Exercise brief -> Each line containing the word "from" must be reported.

Data lines ->
◆ ◆ ◆ ◆ ◆ ◆ ◆

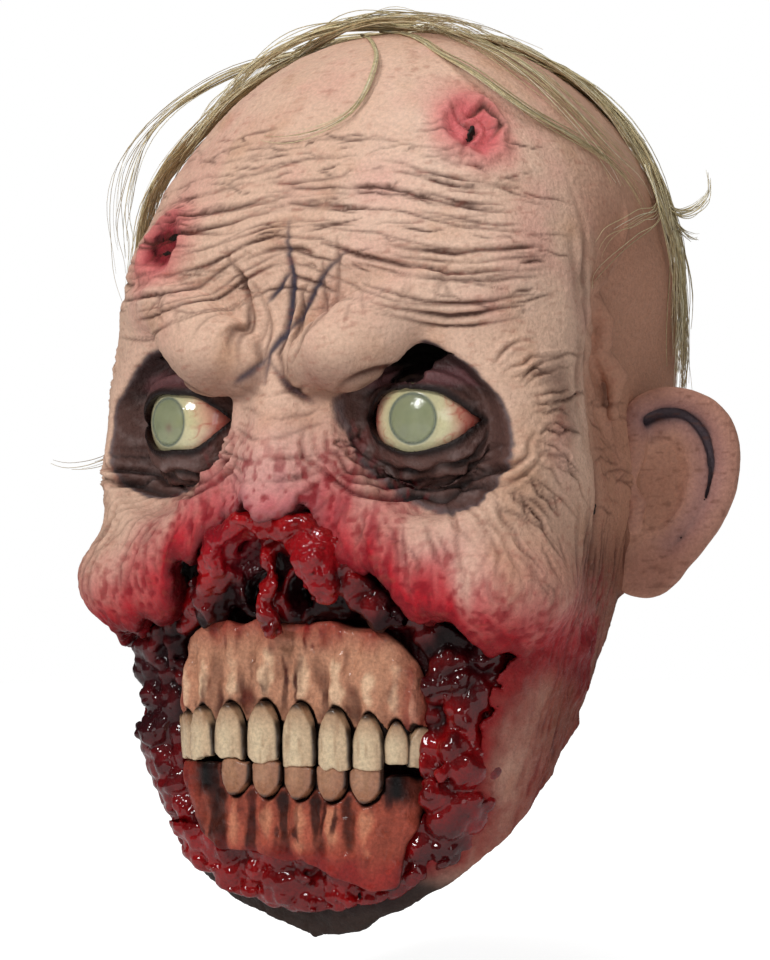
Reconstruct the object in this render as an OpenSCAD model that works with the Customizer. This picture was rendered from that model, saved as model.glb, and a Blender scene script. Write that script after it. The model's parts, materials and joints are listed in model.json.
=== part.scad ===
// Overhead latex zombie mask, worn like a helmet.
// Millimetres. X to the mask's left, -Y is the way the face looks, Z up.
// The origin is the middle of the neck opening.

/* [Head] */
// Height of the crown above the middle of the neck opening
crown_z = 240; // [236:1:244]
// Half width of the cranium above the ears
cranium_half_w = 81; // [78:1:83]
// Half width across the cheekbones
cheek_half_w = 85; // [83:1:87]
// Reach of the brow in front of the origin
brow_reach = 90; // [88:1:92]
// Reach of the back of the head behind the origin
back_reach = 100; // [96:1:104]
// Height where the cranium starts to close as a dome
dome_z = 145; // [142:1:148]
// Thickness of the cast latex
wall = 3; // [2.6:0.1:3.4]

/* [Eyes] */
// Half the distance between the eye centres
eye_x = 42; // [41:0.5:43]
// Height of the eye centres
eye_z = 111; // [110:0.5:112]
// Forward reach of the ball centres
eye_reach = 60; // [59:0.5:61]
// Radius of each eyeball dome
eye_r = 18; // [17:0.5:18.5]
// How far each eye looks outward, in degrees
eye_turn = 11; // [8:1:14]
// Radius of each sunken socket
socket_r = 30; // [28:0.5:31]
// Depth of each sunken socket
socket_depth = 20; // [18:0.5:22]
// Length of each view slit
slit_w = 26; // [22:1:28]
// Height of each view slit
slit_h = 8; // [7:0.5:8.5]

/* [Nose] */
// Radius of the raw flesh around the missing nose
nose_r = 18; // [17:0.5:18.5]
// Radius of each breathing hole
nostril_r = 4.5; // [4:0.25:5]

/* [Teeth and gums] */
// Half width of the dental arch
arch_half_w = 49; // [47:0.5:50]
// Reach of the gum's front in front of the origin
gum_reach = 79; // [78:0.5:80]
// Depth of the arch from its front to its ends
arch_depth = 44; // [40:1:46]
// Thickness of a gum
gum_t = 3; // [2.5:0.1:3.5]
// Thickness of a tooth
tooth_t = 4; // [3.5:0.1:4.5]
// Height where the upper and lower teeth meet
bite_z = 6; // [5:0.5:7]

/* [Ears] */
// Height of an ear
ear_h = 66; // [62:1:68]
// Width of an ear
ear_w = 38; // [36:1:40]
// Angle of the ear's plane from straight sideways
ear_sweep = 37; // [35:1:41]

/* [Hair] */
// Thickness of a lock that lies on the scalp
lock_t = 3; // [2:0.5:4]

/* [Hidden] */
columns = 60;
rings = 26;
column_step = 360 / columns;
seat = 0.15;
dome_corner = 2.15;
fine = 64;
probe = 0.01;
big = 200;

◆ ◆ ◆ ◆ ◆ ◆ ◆

Problem solution ->
Reconstruct the object in this render as an OpenSCAD model that works with the Customizer. This picture was rendered from that model, saved as model.glb, and a Blender scene script. Write that script after it. The model's parts, materials and joints are listed in model.json.
// Depth of the arch from its front to its ends
// Angle of the ear's plane from straight sideways